* begin *

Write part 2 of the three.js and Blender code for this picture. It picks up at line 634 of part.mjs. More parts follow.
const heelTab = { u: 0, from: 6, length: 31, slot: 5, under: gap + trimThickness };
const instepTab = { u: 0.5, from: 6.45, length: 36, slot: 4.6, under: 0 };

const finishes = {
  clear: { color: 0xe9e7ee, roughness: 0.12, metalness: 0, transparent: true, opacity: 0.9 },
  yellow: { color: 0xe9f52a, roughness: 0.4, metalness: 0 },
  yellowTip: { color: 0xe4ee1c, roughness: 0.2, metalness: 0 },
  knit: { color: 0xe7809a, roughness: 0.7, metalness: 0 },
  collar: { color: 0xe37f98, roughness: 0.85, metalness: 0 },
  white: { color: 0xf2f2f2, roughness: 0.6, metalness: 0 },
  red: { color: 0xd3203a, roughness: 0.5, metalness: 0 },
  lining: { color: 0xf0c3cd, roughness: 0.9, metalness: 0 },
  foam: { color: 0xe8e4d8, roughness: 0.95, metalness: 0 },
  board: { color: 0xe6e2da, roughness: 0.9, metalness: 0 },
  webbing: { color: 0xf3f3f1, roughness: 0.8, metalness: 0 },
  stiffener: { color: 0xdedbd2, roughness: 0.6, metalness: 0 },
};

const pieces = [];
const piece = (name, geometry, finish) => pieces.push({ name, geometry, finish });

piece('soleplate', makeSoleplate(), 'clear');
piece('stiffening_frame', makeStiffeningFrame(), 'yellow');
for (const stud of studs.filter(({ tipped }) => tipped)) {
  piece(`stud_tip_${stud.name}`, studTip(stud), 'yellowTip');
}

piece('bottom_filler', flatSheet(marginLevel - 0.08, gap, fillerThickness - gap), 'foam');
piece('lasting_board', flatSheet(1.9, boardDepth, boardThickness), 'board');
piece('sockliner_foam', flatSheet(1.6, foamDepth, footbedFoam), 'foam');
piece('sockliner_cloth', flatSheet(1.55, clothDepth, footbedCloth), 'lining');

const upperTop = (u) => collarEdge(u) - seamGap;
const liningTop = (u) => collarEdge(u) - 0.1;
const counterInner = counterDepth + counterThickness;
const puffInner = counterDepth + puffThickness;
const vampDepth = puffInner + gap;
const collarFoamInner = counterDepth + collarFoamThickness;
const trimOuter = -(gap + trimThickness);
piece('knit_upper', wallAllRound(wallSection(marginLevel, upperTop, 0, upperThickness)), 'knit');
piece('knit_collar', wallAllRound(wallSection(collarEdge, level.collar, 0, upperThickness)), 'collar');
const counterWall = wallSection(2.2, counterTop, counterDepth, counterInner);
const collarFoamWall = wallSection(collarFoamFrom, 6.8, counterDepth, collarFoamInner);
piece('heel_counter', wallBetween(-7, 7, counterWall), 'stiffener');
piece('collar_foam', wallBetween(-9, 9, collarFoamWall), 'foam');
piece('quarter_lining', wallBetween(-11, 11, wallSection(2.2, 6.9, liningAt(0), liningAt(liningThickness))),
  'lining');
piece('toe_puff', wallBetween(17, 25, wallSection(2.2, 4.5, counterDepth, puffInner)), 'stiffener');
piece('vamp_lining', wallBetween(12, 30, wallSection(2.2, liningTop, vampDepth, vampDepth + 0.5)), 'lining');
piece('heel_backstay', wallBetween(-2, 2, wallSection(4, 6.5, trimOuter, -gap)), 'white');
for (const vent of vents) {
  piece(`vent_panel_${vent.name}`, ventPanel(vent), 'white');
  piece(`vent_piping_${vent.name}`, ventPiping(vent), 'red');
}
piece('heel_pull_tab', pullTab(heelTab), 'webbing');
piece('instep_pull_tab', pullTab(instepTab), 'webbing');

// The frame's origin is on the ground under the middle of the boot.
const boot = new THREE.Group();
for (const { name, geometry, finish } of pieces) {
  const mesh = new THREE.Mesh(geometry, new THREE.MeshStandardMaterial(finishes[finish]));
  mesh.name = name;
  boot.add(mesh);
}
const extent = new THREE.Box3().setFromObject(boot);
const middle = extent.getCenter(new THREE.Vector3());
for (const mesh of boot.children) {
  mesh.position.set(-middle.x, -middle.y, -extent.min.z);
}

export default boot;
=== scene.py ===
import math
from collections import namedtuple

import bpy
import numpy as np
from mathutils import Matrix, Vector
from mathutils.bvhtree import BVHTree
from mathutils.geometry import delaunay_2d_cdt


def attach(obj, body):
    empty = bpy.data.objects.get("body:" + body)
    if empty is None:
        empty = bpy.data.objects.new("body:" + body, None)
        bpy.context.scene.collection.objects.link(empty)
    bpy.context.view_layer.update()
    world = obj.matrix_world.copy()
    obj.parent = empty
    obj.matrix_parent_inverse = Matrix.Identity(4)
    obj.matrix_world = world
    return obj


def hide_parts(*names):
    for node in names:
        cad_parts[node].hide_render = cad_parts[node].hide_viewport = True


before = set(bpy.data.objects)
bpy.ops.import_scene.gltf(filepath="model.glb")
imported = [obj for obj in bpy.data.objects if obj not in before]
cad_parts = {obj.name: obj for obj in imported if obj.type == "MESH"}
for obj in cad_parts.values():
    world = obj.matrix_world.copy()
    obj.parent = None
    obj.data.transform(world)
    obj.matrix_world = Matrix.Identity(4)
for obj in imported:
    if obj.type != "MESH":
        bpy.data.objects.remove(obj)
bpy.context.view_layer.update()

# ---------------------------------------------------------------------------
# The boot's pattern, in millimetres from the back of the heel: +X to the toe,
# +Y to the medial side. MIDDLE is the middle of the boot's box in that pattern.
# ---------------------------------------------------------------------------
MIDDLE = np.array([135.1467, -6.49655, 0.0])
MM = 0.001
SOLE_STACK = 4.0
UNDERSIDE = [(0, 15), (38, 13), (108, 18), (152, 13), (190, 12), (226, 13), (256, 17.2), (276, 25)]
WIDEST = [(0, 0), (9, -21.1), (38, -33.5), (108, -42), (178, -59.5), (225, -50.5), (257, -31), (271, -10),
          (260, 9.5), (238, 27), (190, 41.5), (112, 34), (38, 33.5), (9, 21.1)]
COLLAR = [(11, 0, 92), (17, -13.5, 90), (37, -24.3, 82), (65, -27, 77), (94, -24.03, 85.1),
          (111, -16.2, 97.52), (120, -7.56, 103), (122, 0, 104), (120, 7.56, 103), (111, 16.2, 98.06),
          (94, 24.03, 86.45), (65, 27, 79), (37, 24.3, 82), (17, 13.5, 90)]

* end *

The lines to extract from the data above begin with the line containing "of the boot." and end with the line containing "in imported if". Extract them exactly, including both.

// The frame's origin is on the ground under the middle of the boot.
const boot = new THREE.Group();
for (const { name, geometry, finish } of pieces) {
  const mesh = new THREE.Mesh(geometry, new THREE.MeshStandardMaterial(finishes[finish]));
  mesh.name = name;
  boot.add(mesh);
}
const extent = new THREE.Box3().setFromObject(boot);
const middle = extent.getCenter(new THREE.Vector3());
for (const mesh of boot.children) {
  mesh.position.set(-middle.x, -middle.y, -extent.min.z);
}

export default boot;
=== scene.py ===
import math
from collections import namedtuple

import bpy
import numpy as np
from mathutils import Matrix, Vector
from mathutils.bvhtree import BVHTree
from mathutils.geometry import delaunay_2d_cdt


def attach(obj, body):
    empty = bpy.data.objects.get("body:" + body)
    if empty is None:
        empty = bpy.data.objects.new("body:" + body, None)
        bpy.context.scene.collection.objects.link(empty)
    bpy.context.view_layer.update()
    world = obj.matrix_world.copy()
    obj.parent = empty
    obj.matrix_parent_inverse = Matrix.Identity(4)
    obj.matrix_world = world
    return obj


def hide_parts(*names):
    for node in names:
        cad_parts[node].hide_render = cad_parts[node].hide_viewport = True


before = set(bpy.data.objects)
bpy.ops.import_scene.gltf(filepath="model.glb")
imported = [obj for obj in bpy.data.objects if obj not in before]
cad_parts = {obj.name: obj for obj in imported if obj.type == "MESH"}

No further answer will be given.